**Data segment**
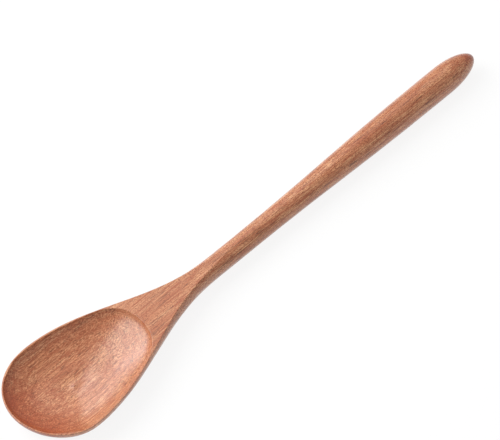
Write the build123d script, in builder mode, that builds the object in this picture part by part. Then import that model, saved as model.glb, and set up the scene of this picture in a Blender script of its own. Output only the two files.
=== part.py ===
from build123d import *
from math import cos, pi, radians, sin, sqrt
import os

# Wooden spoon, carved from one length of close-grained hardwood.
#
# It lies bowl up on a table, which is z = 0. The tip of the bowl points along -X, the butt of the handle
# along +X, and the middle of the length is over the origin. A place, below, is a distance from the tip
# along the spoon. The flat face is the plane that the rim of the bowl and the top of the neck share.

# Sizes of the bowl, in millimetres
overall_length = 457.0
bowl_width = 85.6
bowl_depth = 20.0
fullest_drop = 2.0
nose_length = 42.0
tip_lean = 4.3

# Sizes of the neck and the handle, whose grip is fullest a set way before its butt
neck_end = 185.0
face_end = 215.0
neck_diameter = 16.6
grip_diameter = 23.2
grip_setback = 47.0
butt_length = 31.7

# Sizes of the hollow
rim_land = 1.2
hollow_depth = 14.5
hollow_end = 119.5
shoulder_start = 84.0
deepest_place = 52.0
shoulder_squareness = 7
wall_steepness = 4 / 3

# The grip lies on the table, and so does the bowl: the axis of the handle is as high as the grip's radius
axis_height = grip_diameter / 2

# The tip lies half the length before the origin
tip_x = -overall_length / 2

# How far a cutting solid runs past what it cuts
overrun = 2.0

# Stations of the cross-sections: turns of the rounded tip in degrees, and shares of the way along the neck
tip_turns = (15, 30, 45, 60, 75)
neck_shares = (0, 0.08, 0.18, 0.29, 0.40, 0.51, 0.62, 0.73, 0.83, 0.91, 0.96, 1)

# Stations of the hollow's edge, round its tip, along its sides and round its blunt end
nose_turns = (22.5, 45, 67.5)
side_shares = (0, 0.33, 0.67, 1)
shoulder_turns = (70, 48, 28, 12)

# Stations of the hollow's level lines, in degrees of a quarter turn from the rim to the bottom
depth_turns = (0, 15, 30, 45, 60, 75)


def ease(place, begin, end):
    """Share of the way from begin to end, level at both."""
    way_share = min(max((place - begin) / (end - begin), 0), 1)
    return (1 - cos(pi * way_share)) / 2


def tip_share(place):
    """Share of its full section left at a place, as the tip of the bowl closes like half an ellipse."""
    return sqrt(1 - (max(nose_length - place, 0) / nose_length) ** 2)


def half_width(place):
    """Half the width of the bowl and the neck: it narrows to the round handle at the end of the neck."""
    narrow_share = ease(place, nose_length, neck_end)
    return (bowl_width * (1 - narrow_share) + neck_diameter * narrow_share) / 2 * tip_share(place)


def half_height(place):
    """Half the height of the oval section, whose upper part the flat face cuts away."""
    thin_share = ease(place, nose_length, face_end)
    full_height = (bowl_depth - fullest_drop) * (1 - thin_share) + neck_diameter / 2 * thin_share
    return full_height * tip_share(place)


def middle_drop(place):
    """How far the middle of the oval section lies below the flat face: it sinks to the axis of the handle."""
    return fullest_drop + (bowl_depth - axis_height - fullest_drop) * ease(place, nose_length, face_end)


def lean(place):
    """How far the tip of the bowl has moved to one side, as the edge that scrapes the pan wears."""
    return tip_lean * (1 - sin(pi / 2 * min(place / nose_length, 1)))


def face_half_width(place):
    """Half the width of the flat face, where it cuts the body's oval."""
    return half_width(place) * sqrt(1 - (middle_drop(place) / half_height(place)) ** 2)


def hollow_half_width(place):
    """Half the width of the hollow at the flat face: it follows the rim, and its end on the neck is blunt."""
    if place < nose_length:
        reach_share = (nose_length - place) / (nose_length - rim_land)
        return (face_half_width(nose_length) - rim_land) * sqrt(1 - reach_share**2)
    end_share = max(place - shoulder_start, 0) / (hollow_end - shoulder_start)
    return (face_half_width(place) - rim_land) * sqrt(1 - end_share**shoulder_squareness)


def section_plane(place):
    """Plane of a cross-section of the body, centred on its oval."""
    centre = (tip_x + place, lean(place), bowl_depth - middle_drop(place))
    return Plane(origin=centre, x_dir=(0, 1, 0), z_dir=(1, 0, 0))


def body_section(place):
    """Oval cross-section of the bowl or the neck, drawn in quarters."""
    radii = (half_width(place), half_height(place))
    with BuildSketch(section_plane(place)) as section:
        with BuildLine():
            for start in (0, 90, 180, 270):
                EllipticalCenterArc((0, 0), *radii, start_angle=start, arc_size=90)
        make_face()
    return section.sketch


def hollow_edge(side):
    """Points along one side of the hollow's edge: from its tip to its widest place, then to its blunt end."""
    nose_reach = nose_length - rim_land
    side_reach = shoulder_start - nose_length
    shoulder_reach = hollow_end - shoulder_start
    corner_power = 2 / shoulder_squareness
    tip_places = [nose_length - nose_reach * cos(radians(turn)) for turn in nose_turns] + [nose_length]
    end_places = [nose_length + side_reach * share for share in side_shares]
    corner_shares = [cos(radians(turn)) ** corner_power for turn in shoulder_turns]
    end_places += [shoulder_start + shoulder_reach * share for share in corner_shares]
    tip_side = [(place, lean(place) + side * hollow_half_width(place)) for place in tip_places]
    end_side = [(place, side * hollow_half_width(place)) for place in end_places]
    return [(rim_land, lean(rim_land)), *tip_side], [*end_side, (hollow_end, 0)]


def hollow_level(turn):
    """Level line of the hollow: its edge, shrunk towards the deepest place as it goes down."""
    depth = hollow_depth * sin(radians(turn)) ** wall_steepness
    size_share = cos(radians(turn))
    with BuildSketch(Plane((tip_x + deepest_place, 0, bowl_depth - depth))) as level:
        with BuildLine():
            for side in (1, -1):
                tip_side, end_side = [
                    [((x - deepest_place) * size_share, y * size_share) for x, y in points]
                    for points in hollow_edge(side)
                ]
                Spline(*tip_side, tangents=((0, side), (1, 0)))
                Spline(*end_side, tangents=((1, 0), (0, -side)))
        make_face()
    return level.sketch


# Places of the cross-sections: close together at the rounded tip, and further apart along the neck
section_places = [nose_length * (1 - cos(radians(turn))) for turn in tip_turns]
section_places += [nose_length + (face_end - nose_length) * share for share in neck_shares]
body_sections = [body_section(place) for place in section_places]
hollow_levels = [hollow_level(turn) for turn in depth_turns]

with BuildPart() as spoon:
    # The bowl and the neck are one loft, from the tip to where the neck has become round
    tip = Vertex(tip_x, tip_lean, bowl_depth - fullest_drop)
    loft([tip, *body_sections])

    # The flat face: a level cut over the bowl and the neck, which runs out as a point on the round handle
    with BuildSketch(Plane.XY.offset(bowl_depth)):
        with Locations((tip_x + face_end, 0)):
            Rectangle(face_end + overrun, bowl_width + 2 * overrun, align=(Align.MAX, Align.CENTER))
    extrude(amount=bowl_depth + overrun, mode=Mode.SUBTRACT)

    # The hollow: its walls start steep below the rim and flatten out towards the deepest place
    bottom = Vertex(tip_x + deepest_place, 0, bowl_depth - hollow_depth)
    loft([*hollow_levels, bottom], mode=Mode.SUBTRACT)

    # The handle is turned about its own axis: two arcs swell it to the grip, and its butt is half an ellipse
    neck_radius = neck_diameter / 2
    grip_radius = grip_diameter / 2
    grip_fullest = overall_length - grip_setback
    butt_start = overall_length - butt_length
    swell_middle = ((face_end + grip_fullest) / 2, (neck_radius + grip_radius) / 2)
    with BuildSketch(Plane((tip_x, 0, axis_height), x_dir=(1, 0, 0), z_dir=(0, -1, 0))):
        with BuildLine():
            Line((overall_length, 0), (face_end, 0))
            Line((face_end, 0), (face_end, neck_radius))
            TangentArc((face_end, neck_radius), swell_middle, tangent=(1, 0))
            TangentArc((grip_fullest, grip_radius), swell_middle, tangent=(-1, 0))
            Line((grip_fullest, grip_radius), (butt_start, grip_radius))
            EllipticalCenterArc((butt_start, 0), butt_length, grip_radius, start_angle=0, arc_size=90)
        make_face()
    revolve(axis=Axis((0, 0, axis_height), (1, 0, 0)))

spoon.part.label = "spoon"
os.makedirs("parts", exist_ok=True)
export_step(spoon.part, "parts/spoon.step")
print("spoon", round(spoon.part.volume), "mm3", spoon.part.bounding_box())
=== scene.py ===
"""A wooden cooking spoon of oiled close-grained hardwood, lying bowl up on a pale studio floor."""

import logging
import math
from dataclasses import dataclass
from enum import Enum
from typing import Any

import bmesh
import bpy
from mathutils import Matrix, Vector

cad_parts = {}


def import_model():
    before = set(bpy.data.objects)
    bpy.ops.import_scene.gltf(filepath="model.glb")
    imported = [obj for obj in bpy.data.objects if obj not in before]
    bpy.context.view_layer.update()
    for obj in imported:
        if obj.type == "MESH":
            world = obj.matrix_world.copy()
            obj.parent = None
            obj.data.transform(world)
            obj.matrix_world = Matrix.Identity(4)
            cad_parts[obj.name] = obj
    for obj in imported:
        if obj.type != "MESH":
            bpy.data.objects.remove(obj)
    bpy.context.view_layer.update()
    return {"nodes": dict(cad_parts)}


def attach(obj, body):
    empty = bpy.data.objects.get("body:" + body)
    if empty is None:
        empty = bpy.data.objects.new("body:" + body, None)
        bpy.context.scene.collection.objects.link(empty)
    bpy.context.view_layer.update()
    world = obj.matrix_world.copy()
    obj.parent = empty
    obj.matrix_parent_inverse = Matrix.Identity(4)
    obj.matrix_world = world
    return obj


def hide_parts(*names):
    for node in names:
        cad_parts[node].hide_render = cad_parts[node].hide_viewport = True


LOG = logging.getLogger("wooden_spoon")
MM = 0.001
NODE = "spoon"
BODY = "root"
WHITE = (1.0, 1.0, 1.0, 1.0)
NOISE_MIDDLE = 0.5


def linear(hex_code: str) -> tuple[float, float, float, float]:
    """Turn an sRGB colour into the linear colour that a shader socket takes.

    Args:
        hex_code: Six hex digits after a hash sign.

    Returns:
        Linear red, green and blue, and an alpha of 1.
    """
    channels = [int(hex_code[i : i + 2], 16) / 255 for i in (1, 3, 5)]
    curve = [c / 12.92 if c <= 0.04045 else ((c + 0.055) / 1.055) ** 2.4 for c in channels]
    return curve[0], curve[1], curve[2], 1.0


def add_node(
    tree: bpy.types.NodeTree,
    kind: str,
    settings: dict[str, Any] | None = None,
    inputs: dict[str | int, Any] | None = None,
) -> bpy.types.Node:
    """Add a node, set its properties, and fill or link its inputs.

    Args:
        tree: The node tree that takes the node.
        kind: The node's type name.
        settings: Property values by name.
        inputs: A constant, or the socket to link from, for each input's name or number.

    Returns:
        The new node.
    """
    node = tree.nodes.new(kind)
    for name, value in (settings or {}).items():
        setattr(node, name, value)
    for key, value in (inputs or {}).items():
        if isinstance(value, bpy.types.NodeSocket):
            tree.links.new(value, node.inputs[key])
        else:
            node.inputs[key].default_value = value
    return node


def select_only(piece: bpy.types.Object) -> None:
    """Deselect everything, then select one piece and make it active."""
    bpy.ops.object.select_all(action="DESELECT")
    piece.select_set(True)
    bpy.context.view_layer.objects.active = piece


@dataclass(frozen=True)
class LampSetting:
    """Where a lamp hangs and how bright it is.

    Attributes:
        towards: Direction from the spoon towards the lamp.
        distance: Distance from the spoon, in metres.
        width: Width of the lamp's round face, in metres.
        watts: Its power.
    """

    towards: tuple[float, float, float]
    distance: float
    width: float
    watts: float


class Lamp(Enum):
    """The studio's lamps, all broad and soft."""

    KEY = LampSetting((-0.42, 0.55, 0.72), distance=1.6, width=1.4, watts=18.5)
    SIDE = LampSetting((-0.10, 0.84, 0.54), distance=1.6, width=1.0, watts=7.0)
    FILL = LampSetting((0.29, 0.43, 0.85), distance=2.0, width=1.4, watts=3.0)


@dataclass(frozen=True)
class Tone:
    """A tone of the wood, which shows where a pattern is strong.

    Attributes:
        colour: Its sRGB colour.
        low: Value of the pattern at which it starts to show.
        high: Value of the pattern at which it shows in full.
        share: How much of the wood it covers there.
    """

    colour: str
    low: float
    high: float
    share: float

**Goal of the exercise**
Both the line with "butt_start = overall_length - butt_length" and the line with "for node in" belong in the extract, along with every line between them; set down those lines exactly and only.

**Solution to this exercise**
    butt_start = overall_length - butt_length
    swell_middle = ((face_end + grip_fullest) / 2, (neck_radius + grip_radius) / 2)
    with BuildSketch(Plane((tip_x, 0, axis_height), x_dir=(1, 0, 0), z_dir=(0, -1, 0))):
        with BuildLine():
            Line((overall_length, 0), (face_end, 0))
            Line((face_end, 0), (face_end, neck_radius))
            TangentArc((face_end, neck_radius), swell_middle, tangent=(1, 0))
            TangentArc((grip_fullest, grip_radius), swell_middle, tangent=(-1, 0))
            Line((grip_fullest, grip_radius), (butt_start, grip_radius))
            EllipticalCenterArc((butt_start, 0), butt_length, grip_radius, start_angle=0, arc_size=90)
        make_face()
    revolve(axis=Axis((0, 0, axis_height), (1, 0, 0)))

spoon.part.label = "spoon"
os.makedirs("parts", exist_ok=True)
export_step(spoon.part, "parts/spoon.step")
print("spoon", round(spoon.part.volume), "mm3", spoon.part.bounding_box())
=== scene.py ===
"""A wooden cooking spoon of oiled close-grained hardwood, lying bowl up on a pale studio floor."""

import logging
import math
from dataclasses import dataclass
from enum import Enum
from typing import Any

import bmesh
import bpy
from mathutils import Matrix, Vector

cad_parts = {}


def import_model():
    before = set(bpy.data.objects)
    bpy.ops.import_scene.gltf(filepath="model.glb")
    imported = [obj for obj in bpy.data.objects if obj not in before]
    bpy.context.view_layer.update()
    for obj in imported:
        if obj.type == "MESH":
            world = obj.matrix_world.copy()
            obj.parent = None
            obj.data.transform(world)
            obj.matrix_world = Matrix.Identity(4)
            cad_parts[obj.name] = obj
    for obj in imported:
        if obj.type != "MESH":
            bpy.data.objects.remove(obj)
    bpy.context.view_layer.update()
    return {"nodes": dict(cad_parts)}


def attach(obj, body):
    empty = bpy.data.objects.get("body:" + body)
    if empty is None:
        empty = bpy.data.objects.new("body:" + body, None)
        bpy.context.scene.collection.objects.link(empty)
    bpy.context.view_layer.update()
    world = obj.matrix_world.copy()
    obj.parent = empty
    obj.matrix_parent_inverse = Matrix.Identity(4)
    obj.matrix_world = world
    return obj


def hide_parts(*names):
    for node in names:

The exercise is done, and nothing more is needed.